I will have to be hasty here. My last post on the great College Football
Playoff was co-opted by a Grantland article that made the same conclusion
while, predictably, putting my writing and thinking to shame. That’s okay, they get paid to do it, but I won’t
dally further on a topic that has large significance.
The “process rule” is the worst rule in organized
football. Many will not understand what
I mean by that, but the rule (in the NFL, although college football has a
similar rule) states that “if a player goes to the ground in the act of
catching a ball, he must maintain control of the ball throughout the process of
contacting the ground, whether in the field of play or the end zone. If he
loses control of the ball, and the ball touches the ground before he regains
control, the pass is incomplete. If he regains control prior to the ball
touching the ground, the pass is complete.”

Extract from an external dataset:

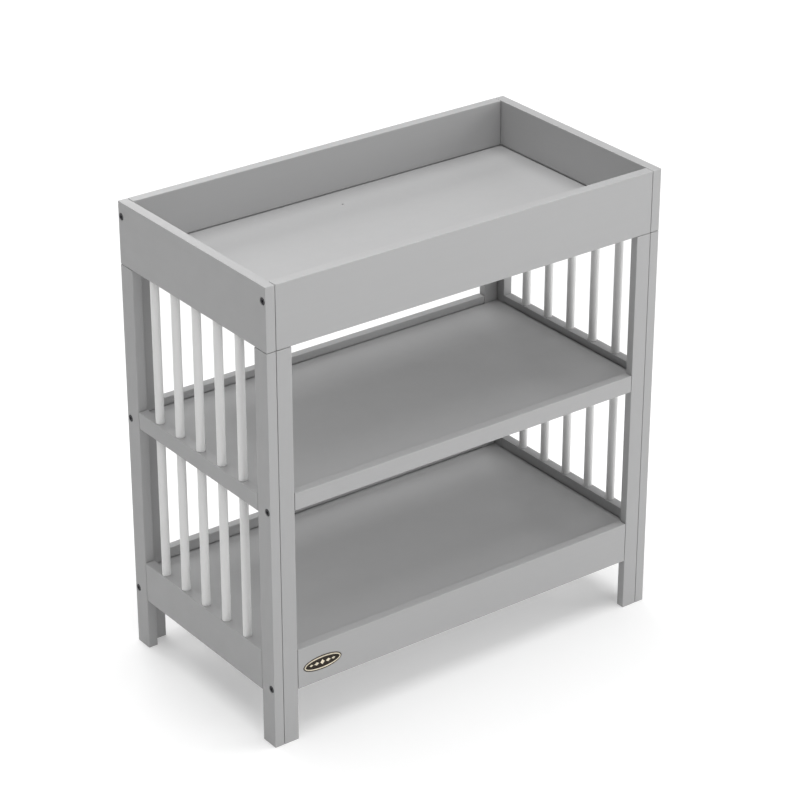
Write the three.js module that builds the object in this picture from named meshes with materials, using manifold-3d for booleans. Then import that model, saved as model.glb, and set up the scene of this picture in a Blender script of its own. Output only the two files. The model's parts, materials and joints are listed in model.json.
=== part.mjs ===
// Baby changing table in painted wood: a raised-edge tray on two slatted end frames, with two open shelves.
// Millimetres. X runs along the table, Y from its front to its back and Z up, from the floor under its middle.
import * as THREE from "three";
import { mergeVertices } from "three/addons/utils/BufferGeometryUtils.js";
import Module from "manifold-3d";

// Whole table
const tableLength = 900;
const tableDepth = 478;
const tableHeight = 940;
const fitGap = 0.3; // between pieces that touch
const seamGap = 1; // at the butt joints that show

// Boards of the ends and of the tray
const boardThickness = 20;
const trayBoardHeight = 126;
const trayFloorDrop = 95; // from the rim down to the tray floor

// Front and rear frames
const faceThickness = 18;
const battenWidth = 33;
const midRailBottom = 486;
const midRailHeight = 35;
const apronBottom = 109;
const apronHeight = 84;

// End frames
const stileWidth = 39;
const slatDiameter = 17;
const slatPitch = 69.6;
const slatsPerRow = 5;
const slatTenonDiameter = 10;
const slatTenonLength = 10;
const railTenonThickness = 8;
const railTenonLength = 20;
const railTenonShoulder = 6; // wood left above and below it
const stileTenonWidth = 25;
const stileTenonLength = 12;

// Tray floor and shelves
const panelThickness = 12;
const panelGap = 1; // shadow gap round each panel
const tongueLength = 2.5; // how far a panel's edge reaches into the frame
const tongueDrop = 2; // from the panel's face down to its tongue
const grooveDepth = 3;
const grooveRoom = 2; // from the panel's face up to the groove's top
const midShelfDrop = 16; // from the rail's top edge down to the shelf
const baseShelfDrop = 22;
const ledgeWidth = 12;
const baseCleatHeight = 20;
const strapHoleDiameter = 4.5;
const strapHoleFromMiddle = 162;

// Bolts
const boltInset = 9.5; // from the table's front or rear face
const boltHeadDiameter = 14;
const boltHeadHeight = 3.7;
const boltHeadSunk = 0.5; // below the end's outer face
const headChamfer = 0.8;
const boltShankDiameter = 6;
const shankChamfer = 0.8;
const counterboreDiameter = 15;
const shankHoleDiameter = 6.8;
const insertHoleDiameter = 8.6; // in the end grain, for a threaded insert
const longBoltReach = 26; // into a rail's end
const trayBoltReach = 34;
const socketAcross = 5;
const socketDepth = 2.5;
const trayBoltHeight = tableHeight - 29;
const shelfBoltHeight = 496;
const baseBoltHeight = 124;

// Oval plate on the front apron
const plateLength = 86;
const plateHeight = 30;
const plateThickness = 1.5;
const plateFromMiddle = -341;
const plateCentreHeight = 148;

// Sides of the round shapes
const dowelSides = 16;
const boltSides = 24;
const counterboreSides = 32;
const plateSides = 48;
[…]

In essence, hitting the ground can cause you to lose possession if you’re
catching a ball, unless you maintain control all the way through hitting the
ground, assumedly sliding a bit, and coming to a full stop.
I don’t like the idea that the ground can cause a
player to lose possession, mainly because that rule is invalidated when a
player goes to ground after contact.
Think on NFL plays, and we all know points when the ball pops out after
a knee or elbow is down, and the refs blow the play dead. Happens with enough regularity where I don’t
need to find examples.
But when catching a ball while going to the ground,
whether your knee or elbow are down prior to losing the ball does not
matter. Contact with the ground that
causes a ball to pop out results in an incomplete pass, regardless of whether
your knee, elbow, wrist, shoulder, butt, or head hit the ground prior to
contact with the ground. It’s an
inconsistent view of the ground’s ability to affect possession. Running backs need not control the ball
through the process of going to the ground, but receivers must.
Lest anyone think I am writing this to defend Dez
Bryant or preach for a Cowboys win, my record of Dallas hatred should be
decently clear. Truthfully, I can see
how some could interpret the rule above to result in an incomplete for Dez on
the play. But, I have to say that to
me looks like a catch, primarily because Dez takes two steps before hitting the
ground. Are they more stumbles than
steps? Sure, but it isn’t as if he’s
laying out horizontally for a ball that popped out at the very end. But, at the very least, the eye test shows
fairly clearly that he has the ball caught.
It isn’t moving in his hands or anything like that, and then he takes
two steps.
The best thing about this call is the assured Cowboys
loss. After that, it’s all
negative. My interpretation is of course
just one man’s opinion, but the underlying issue remains unsolved. Can contact with the ground cause a player to
lose possession or not? Should it matter
if you’re a ball carrier or a receiver, especially in cases where the receiver
is shown to have possession prior to his body hitting the ground? I don’t know the correct answer, but what’s
troubling is I don’t think the NFL does either.